What is Lens Magnification or Reproduction?
Lens magnification is actually a characteristic of the close-focusing capability of a lens, and nothing else. In other words, almost any lens of any focal length could technically be made into a 1:1 macro lens, the only difference would be that a telephoto lens would achieve 1:1 reproduction when the subject is quite a distance away from the camera, where as a medium or wide-angle lens that reaches 1:1 reproduction would have to have the subject mere inches from the lens. There is of course a practical limit to which focal lengths are conducive to 1:1 reproduction, which is why most 1:1 macro lenses are in the range of 50mm to 150mm or 200mm.

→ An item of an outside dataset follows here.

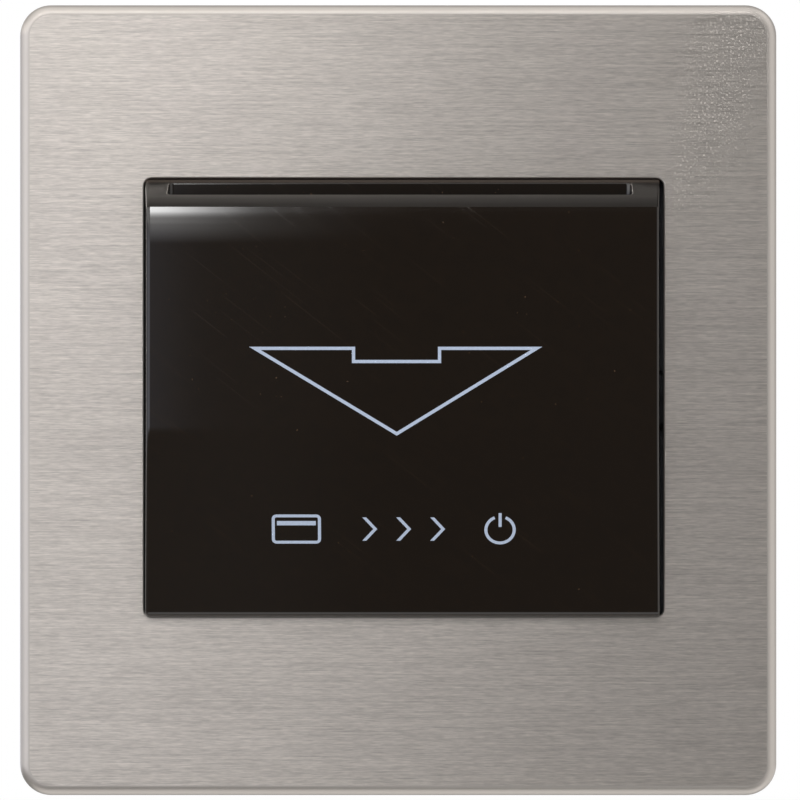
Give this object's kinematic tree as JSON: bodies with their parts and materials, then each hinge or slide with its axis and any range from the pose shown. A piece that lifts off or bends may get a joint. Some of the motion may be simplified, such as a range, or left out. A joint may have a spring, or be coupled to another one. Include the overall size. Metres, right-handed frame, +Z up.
{
  "type": "key card switch",
  "caption": "Wall switch with a square brushed steel plate and a wedge-shaped gloss black front whose top slot takes a key card that presses a sprung lever against a snap switch.",
  "frame": {"origin": "middle of the wall plate on the wall plane, midway between the two wall screws", "axes": "+X to the right seen from the room, +Z up, +Y into the wall"},
  "size_m": [0.09, 0.0457, 0.094],
  "materials": {
    "steel_face": "horizontally brushed stainless steel with a polished rolled edge",
    "frame_plastic": "satin moulded",
    "yoke_steel": "zinc plated",
    "screw_steel": "nickel plated",
    "gloss_black": "gloss black moulded, satin on top",
    "guide_plastic": "satin moulded",
    "housing_plastic": "off-white moulded",
    "lever_plastic": "natural acetal",
    "spring_steel": "drawn wire",
    "switch_plastic": "black thermoset",
    "button_plastic": "red moulded",
    "tab_brass": "stamped",
    "strap_copper": "stamped copper",
    "terminal_brass": "machined"
  },
  "bodies": {
    "switch_body": {"face_plate": "steel_face", "plate_frame": "frame_plastic", "mounting_yoke": "yoke_steel", "wall_screws": "screw_steel", "front_cover": "gloss_black", "card_guide": "guide_plastic", "guide_screws": "screw_steel", "mechanism_housing": "housing_plastic", "rear_cover": "housing_plastic", "rear_cover_screws": "screw_steel", "lever_pin": "screw_steel", "lever_spring": "spring_steel", "switch_case": "switch_plastic", "switch_tabs": "tab_brass", "switch_screws": "screw_steel", "strap_common": "strap_copper", "strap_open": "strap_copper", "strap_closed": "strap_copper", "terminal_common": "terminal_brass", "terminal_open": "terminal_brass", "terminal_closed": "terminal_brass", "terminal_screws": "screw_steel"},
    "lever": {"card_lever": "lever_plastic"},
    "button": {"switch_button": "button_plastic"}
  },
  "joints": [
    {"name": "lever_pivot", "type": "hinge", "parent": "switch_body", "child": "lever", "pos_m": [0, -0.0034, 0.012], "axis": [1, 0, 0], "range_deg": [0, 21], "stiffness_Nm_per_rad": 0.012, "springref_deg": -20.05, "deforming": ["lever_spring"]},
    {"name": "button_slide", "type": "slide", "parent": "switch_body", "child": "button", "axis": [0, 1, 0], "range_m": [0, 0.00191]}
  ],
  "couplings": [
    {"joint": "button_slide", "follows": "lever_pivot", "m_per_rad": 0.0052}
  ]
}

Also, optical magnification is independent from a camera’s sensor size and resolution. A lens that does 1:1 macro on a full-frame 24 megapixel sensor, is still a 1:1 macro lens on an APS-C 24 megapixel sensor.
However, the resolving power of the sensor (how tightly the pixels are crammed together) does indeed influence the effective magnification of the camera system as a whole. Therefore, having a higher resolution sensor, or a smaller sensor of the same resolution, will allow a macro image to resolve more detail. Unless the lens itself is simply not sharp enough optically, for such a high-resolution sensor.
Macro versus Micro
Most lenses that achieve 1:1 reproduction are named macro lenses, however Nikon uses the term Micro to describe their 1:1 reproduction lenses. This is because of the official definitions of the two words, and how they actually relate to lens magnification or reproduction.
Outside of photography, “macro” means large, while “micro” means small. In the realm of photography and camera lenses, some manufacturers used the term “macro” because they wanted to denote a lens that could make small things appear large, despite the fact that most macro lenses do not exceed 1:1 reproduction, and therefore are not actually making the subject “larger than life”, but merely “life-size”. Nikon, a company that also makes microscopes, used the term “micro” to describe its lenses that can photograph very small things.
In case you were wondering, there is indeed one lens that can exceed 1:1 reproduction (1x magnification) without any adapters or other accessories, the Canon MPE 65mm f/2.8 Macro, a lens that can ONLY photograph subjects at 1-5x magnification.
Other macro lenses can exceed 1:1 reproduction, of course, when used in conjunction with accessories such as extension tubes or magnification filters.